- _What the task asks_
Reproduce the data exactly.

* * *

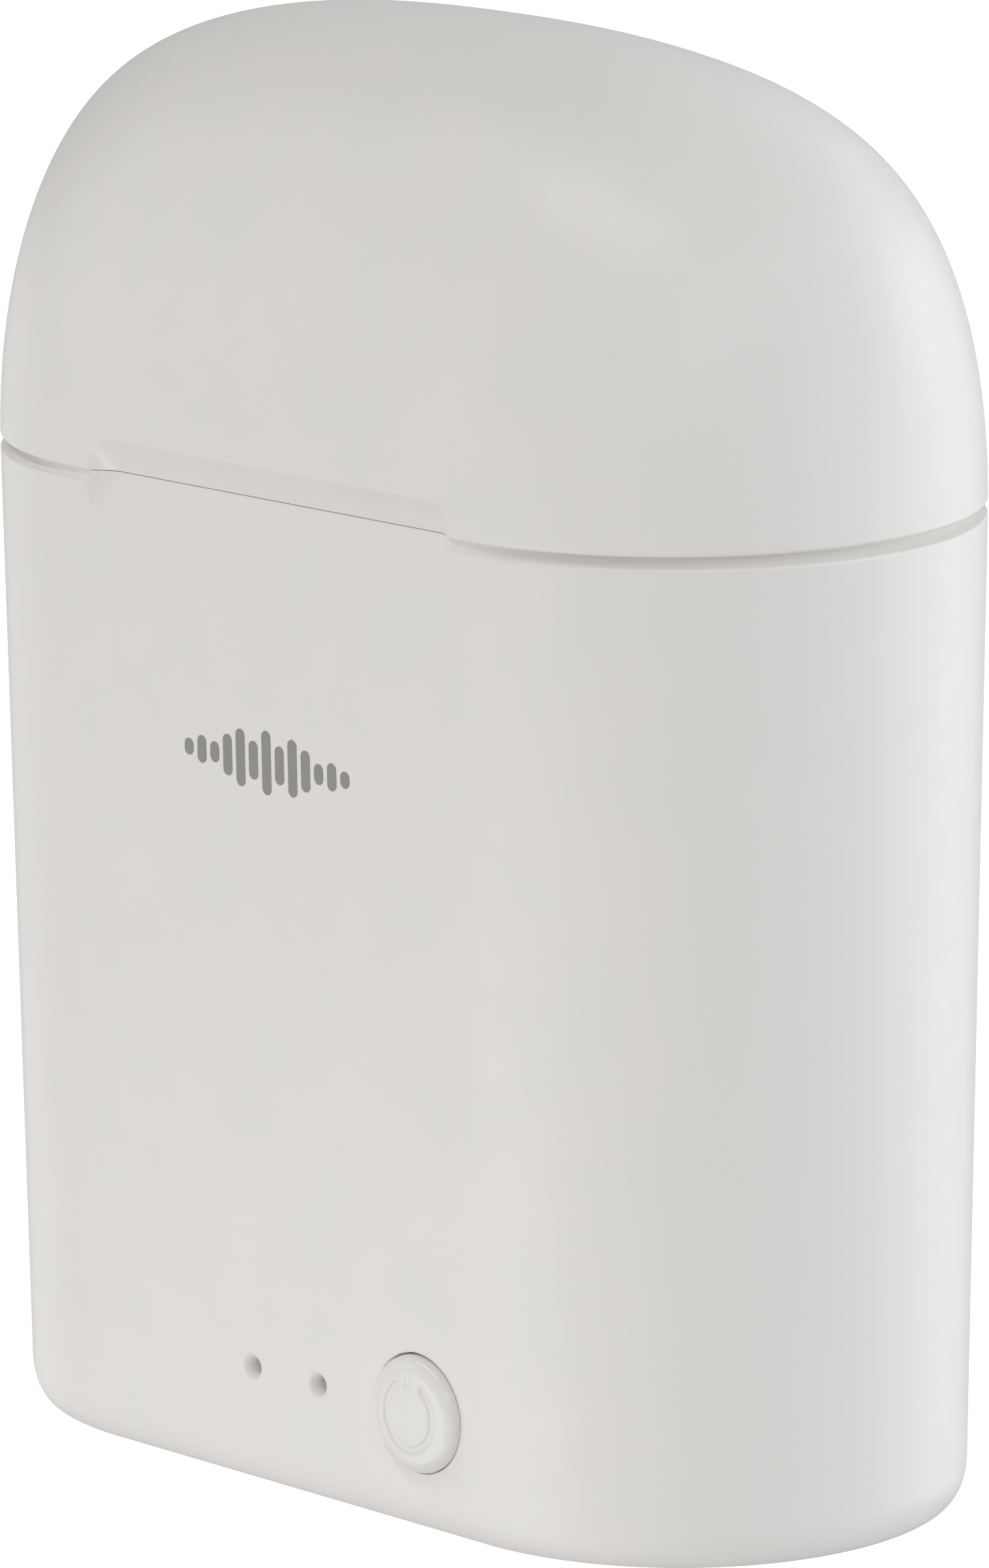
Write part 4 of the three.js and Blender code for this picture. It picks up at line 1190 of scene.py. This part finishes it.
world = bpy.data.worlds.new("studio")
world.use_nodes = True
nodes, links = world.node_tree.nodes, world.node_tree.links
direction = nodes.new("ShaderNodeTexCoord")
parts = nodes.new("ShaderNodeSeparateXYZ")
links.new(direction.outputs["Generated"], parts.inputs["Vector"])
tone = nodes.new("ShaderNodeMapRange")
tone.inputs["From Min"].default_value = -1.0
tone.inputs["From Max"].default_value = 1.0
tone.inputs["To Min"].default_value = WORLD_BELOW
tone.inputs["To Max"].default_value = WORLD_ABOVE
links.new(parts.outputs["Z"], tone.inputs["Value"])
nodes["Background"].inputs["Color"].default_value = (1, 1, 1, 1)
links.new(tone.outputs["Result"], nodes["Background"].inputs["Strength"])
scene.world = world

area_light("right_softbox", 116, 22, 0.7, 0.75, 1.85, tint=COOL)
area_light("right_edge_softbox", 145, 3, 0.6, 0.5, 0.9, aim=LOW_SIDE, tint=COOL)
area_light("back_right_softbox", 172, -4, 0.6, 0.4, 0.42, aim=LOW_SIDE, tint=COOL)
area_light("back_top_softbox", 180, 45, 0.8, 0.6, 0.314)
area_light("camera_softbox", 45, 30, 0.8, 0.5, 0.754)
area_light("left_softbox", -60, 25, 0.6, 0.4, 0.234)
area_light("left_edge_softbox", -95, -12, 0.5, 0.3, 0.16, aim=(0, 0, 0.012))
area_light("high_strip", -20, 58, 0.5, 0.5, 0.45, height=0.06)
area_light("low_card_front", -20, -22, 0.16, 0.12, 0.0653, aim=(0, 0, 0))
area_light("low_card_right", 20, -30, 0.2, 0.2, 0.0807, aim=(0, 0, 0))

scene.view_settings.view_transform = "Standard"
scene.view_settings.look = "None"

CAMERA_AZIMUTH, CAMERA_ELEVATION, CAMERA_ROLL = 45.755, 12.565, -0.388
CAMERA_DISTANCE = 0.39507
CAMERA_TARGET = Vector((0.000441, 0, 0.027316))
SENSOR = 36.0
FOCAL_LENGTH = 225.7

azimuth, elevation, roll = (math.radians(a) for a in (CAMERA_AZIMUTH, CAMERA_ELEVATION, CAMERA_ROLL))
back = Vector((
    math.sin(azimuth) * math.cos(elevation), -math.cos(azimuth) * math.cos(elevation), math.sin(elevation),
))
right = Vector((math.cos(azimuth), math.sin(azimuth), 0))
up = back.cross(right)
across = math.cos(roll) * right + math.sin(roll) * up
upright = -math.sin(roll) * right + math.cos(roll) * up
lens = bpy.data.cameras.new("camera")
lens.sensor_fit = "AUTO"
lens.sensor_width = SENSOR
lens.lens = FOCAL_LENGTH
lens.clip_start = 0.01
lens.clip_end = 50
camera = bpy.data.objects.new("camera", lens)
camera.matrix_world = Matrix.Translation(CAMERA_TARGET + back * CAMERA_DISTANCE) @ Matrix(
    (across, upright, back)
).transposed().to_4x4()
scene.collection.objects.link(camera)
scene.camera = camera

* * *

- _Final result_
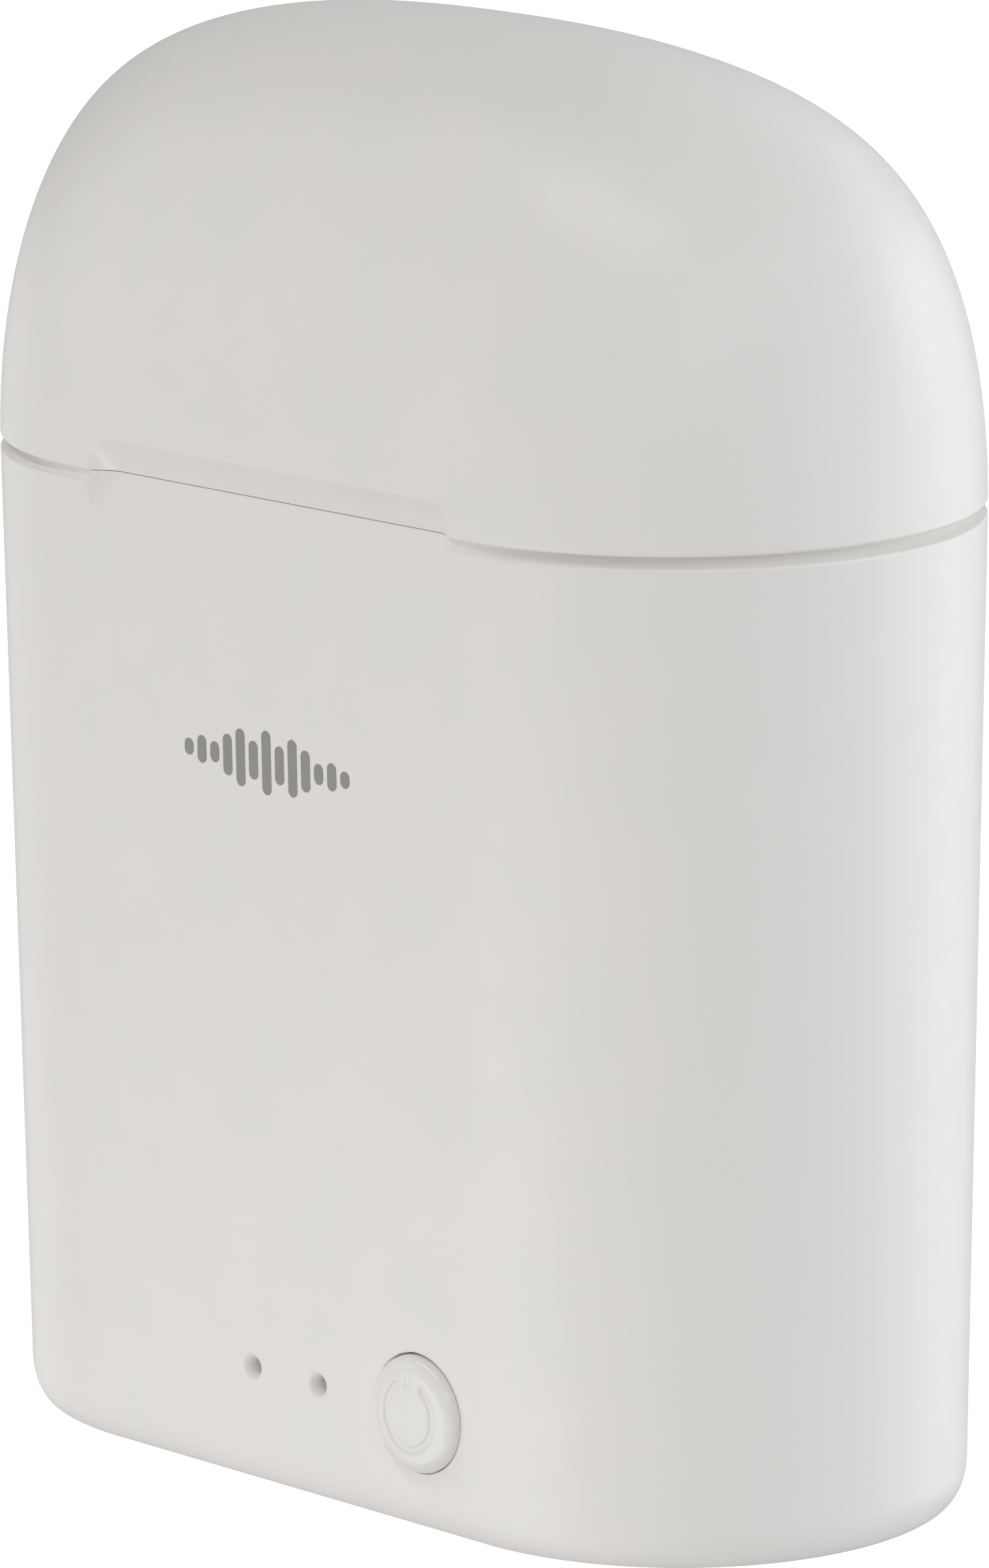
Write part 4 of the three.js and Blender code for this picture. It picks up at line 1190 of scene.py. This part finishes it.
world = bpy.data.worlds.new("studio")
world.use_nodes = True
nodes, links = world.node_tree.nodes, world.node_tree.links
direction = nodes.new("ShaderNodeTexCoord")
parts = nodes.new("ShaderNodeSeparateXYZ")
links.new(direction.outputs["Generated"], parts.inputs["Vector"])
tone = nodes.new("ShaderNodeMapRange")
tone.inputs["From Min"].default_value = -1.0
tone.inputs["From Max"].default_value = 1.0
tone.inputs["To Min"].default_value = WORLD_BELOW
tone.inputs["To Max"].default_value = WORLD_ABOVE
links.new(parts.outputs["Z"], tone.inputs["Value"])
nodes["Background"].inputs["Color"].default_value = (1, 1, 1, 1)
links.new(tone.outputs["Result"], nodes["Background"].inputs["Strength"])
scene.world = world

area_light("right_softbox", 116, 22, 0.7, 0.75, 1.85, tint=COOL)
area_light("right_edge_softbox", 145, 3, 0.6, 0.5, 0.9, aim=LOW_SIDE, tint=COOL)
area_light("back_right_softbox", 172, -4, 0.6, 0.4, 0.42, aim=LOW_SIDE, tint=COOL)
area_light("back_top_softbox", 180, 45, 0.8, 0.6, 0.314)
area_light("camera_softbox", 45, 30, 0.8, 0.5, 0.754)
area_light("left_softbox", -60, 25, 0.6, 0.4, 0.234)
area_light("left_edge_softbox", -95, -12, 0.5, 0.3, 0.16, aim=(0, 0, 0.012))
area_light("high_strip", -20, 58, 0.5, 0.5, 0.45, height=0.06)
area_light("low_card_front", -20, -22, 0.16, 0.12, 0.0653, aim=(0, 0, 0))
area_light("low_card_right", 20, -30, 0.2, 0.2, 0.0807, aim=(0, 0, 0))

scene.view_settings.view_transform = "Standard"
scene.view_settings.look = "None"

CAMERA_AZIMUTH, CAMERA_ELEVATION, CAMERA_ROLL = 45.755, 12.565, -0.388
CAMERA_DISTANCE = 0.39507
CAMERA_TARGET = Vector((0.000441, 0, 0.027316))
SENSOR = 36.0
FOCAL_LENGTH = 225.7

azimuth, elevation, roll = (math.radians(a) for a in (CAMERA_AZIMUTH, CAMERA_ELEVATION, CAMERA_ROLL))
back = Vector((
    math.sin(azimuth) * math.cos(elevation), -math.cos(azimuth) * math.cos(elevation), math.sin(elevation),
))
right = Vector((math.cos(azimuth), math.sin(azimuth), 0))
up = back.cross(right)
across = math.cos(roll) * right + math.sin(roll) * up
upright = -math.sin(roll) * right + math.cos(roll) * up
lens = bpy.data.cameras.new("camera")
lens.sensor_fit = "AUTO"
lens.sensor_width = SENSOR
lens.lens = FOCAL_LENGTH
lens.clip_start = 0.01
lens.clip_end = 50
camera = bpy.data.objects.new("camera", lens)
camera.matrix_world = Matrix.Translation(CAMERA_TARGET + back * CAMERA_DISTANCE) @ Matrix(
    (across, upright, back)
).transposed().to_4x4()
scene.collection.objects.link(camera)
scene.camera = camera